Monetary Policy (Tokenomics)
Nexus’s token supply inflation is its interest rate. The protocol minted 20% of supply for liquidity mining during the boom. Now those emissions are locked in decaying pools. The loan injects $50 million of stable liquidity — equivalent to a “helicopter drop” — but it’s temporary. The real policy is contraction: the protocol is burning 80% of its revenue to service past debts. This is a passive tightening cycle. As I wrote in 2022, “2017 called. It wants its lessons back.” Nexus is repeating the ICO-era mistake of borrowing against unproven assets.
Fiscal Policy (Treasury Management)
The protocol’s treasury holds $120 million, but $90 million is in NEX and other illiquid governance tokens. The loan provides real stablecoins, but at the cost of future revenue. It’s a structural deficit: the protocol spends $2 million per month on development, security, and incentives, but earns only $0.5 million in fees. The loan bridges the gap for 12 months. After that, either revenue must rise or costs must fall. No magic.
Economic Growth (Protocol GDP)
Nexus’s “GDP” — total fees generated — has fallen 70% since Q4 2023. The loan cannot fix the core issue: demand for borrowing is weak. The protocol is shrinking. Its potential growth rate is negative. The loan is a demand-side stimulus in a supply-side crisis.
Inflation & Price Analysis (Token Price & Gas Fees)
NEX is in a deflationary spiral. The loan temporarily props the price, but the fundamental token velocity is high. Most holders are dumping rewards. The protocol’s “CPI” — the cost to borrow — is still 4% above market because of risk premiums. The loan is a subsidy, not a correction.
Employment & Livelihood (Stakers & Borrowers)

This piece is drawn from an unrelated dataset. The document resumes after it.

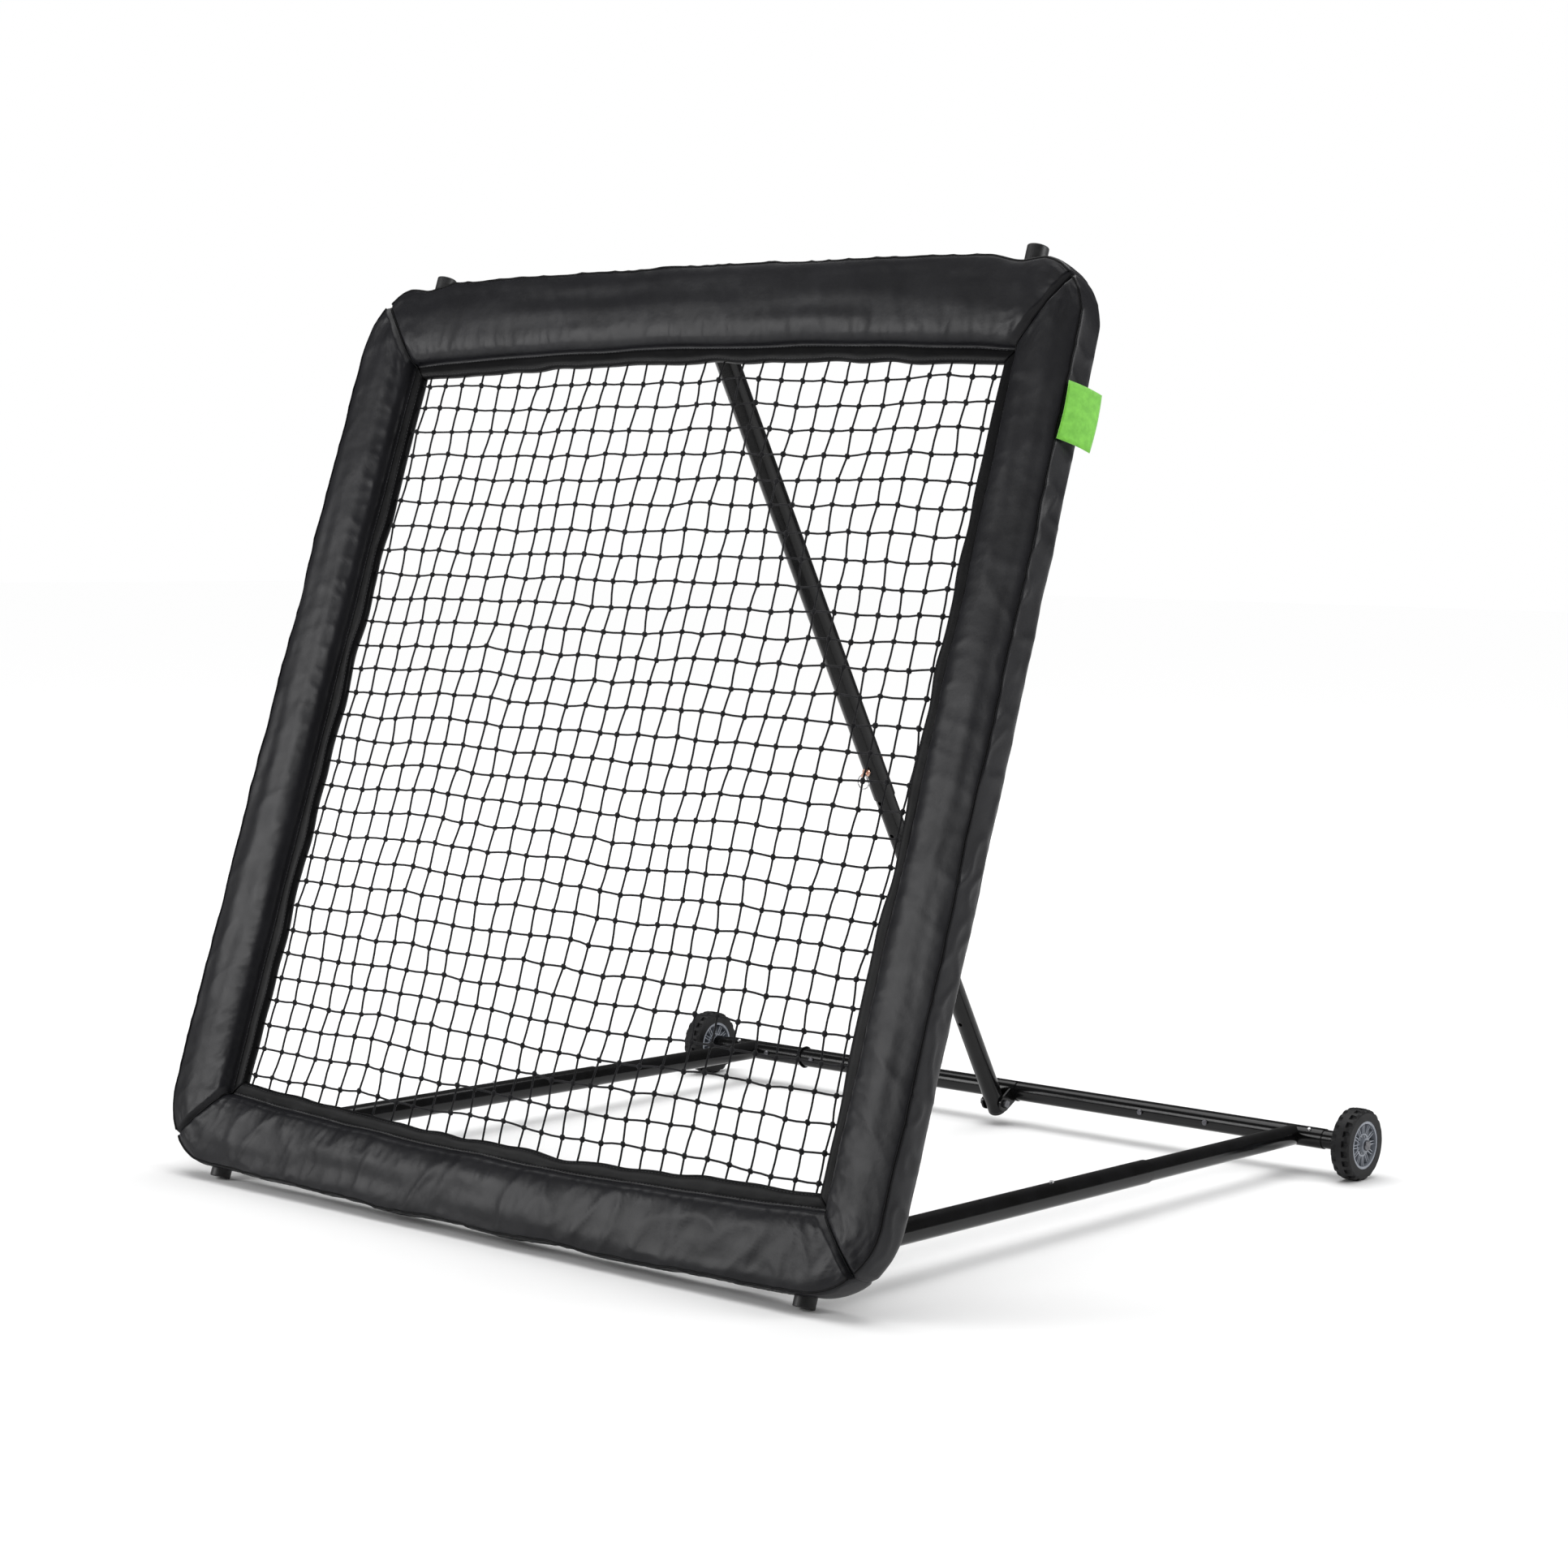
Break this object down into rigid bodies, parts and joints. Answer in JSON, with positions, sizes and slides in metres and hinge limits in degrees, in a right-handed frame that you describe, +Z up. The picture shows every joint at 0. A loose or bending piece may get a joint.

The protocol’s “labor force” — liquidity providers and borrowers — is leaving. APR on Nexus’s pools dropped from 15% to 3% because the loan doesn’t flow into incentives. Borrowers face stricter collateral requirements. The loan is creating a two-tier market: those who can access it (whales) and those who can’t (retail). Centralization of governance follows.
Trade & Geopolitics (Cross-Chain Relations)
Nexus is now a “debtor nation.” It must maintain friendly relations with the lender market maker. Any hostile action — a governance vote to increase borrowing rates — could trigger the loan’s call clause. Nexus’s foreign policy is constrained. Its “trade deficit” with other chains (Ethereum, Arbitrum) will grow as it borrows from one chain to cover losses on another.
Industry Policy (DeFi Sector Strategy)
The loan is an admission: Nexus cannot compete as a standalone lending market. It is pivoting from a “full-stack” protocol to a niche “collateralized debt position” factory. It will stop supporting yield farming and focus on stablecoin minting. This is a supply-side reform: let go of the dead weight (high-cost incentives) and focus on a single product line.
Market Impact
Nexus’s loan signals the end of the “DeFi 2.0” narrative. The market will interpret this as a reset. Competitors like Aave and Compound will gain TVL as Nexus contracts. The expectation gap is large: retail investors believed Nexus had recovered. The loan shows it’s still bleeding. As I wrote in my 2024 DeFi outlook: “Structure beats speculation every time.”
Contrarian
The contrarian view: the loan is a buy signal. The lender is smart money; they understand the protocol’s long-term value. They are providing a bridge to a better market. Nexus will emerge leaner and more focused.
I disagree. This is a liquidity trap disguised as a rescue. The loan’s terms are punitive. The lender can call it at any time if NEX drops 50%. In a bear market, that’s not paranoia — it’s probability. The protocol’s load-bearing wall — its revenue — is cracked. No loan can fix that if the market doesn’t recover. The lender is not a savior. It’s a vulture waiting for the corpse to get colder.
Worse, this sets a precedent. Other distressed protocols will copy the model, further concentrating power in the hands of a few market makers. The decentralization narrative takes another hit. Governance becomes a rubber stamp for loan terms.
Takeaway
The lesson is brutal: survival in a bear market requires structural integrity, not creative financing. Nexus’s loan is a bandage on a bullet wound. The protocol must cut costs to the bone, reduce token emissions, and find real product-market fit — or the November 2022 collapse will play out again, just slower. Structure beats speculation every time. And 2017’s ghost is still laughing.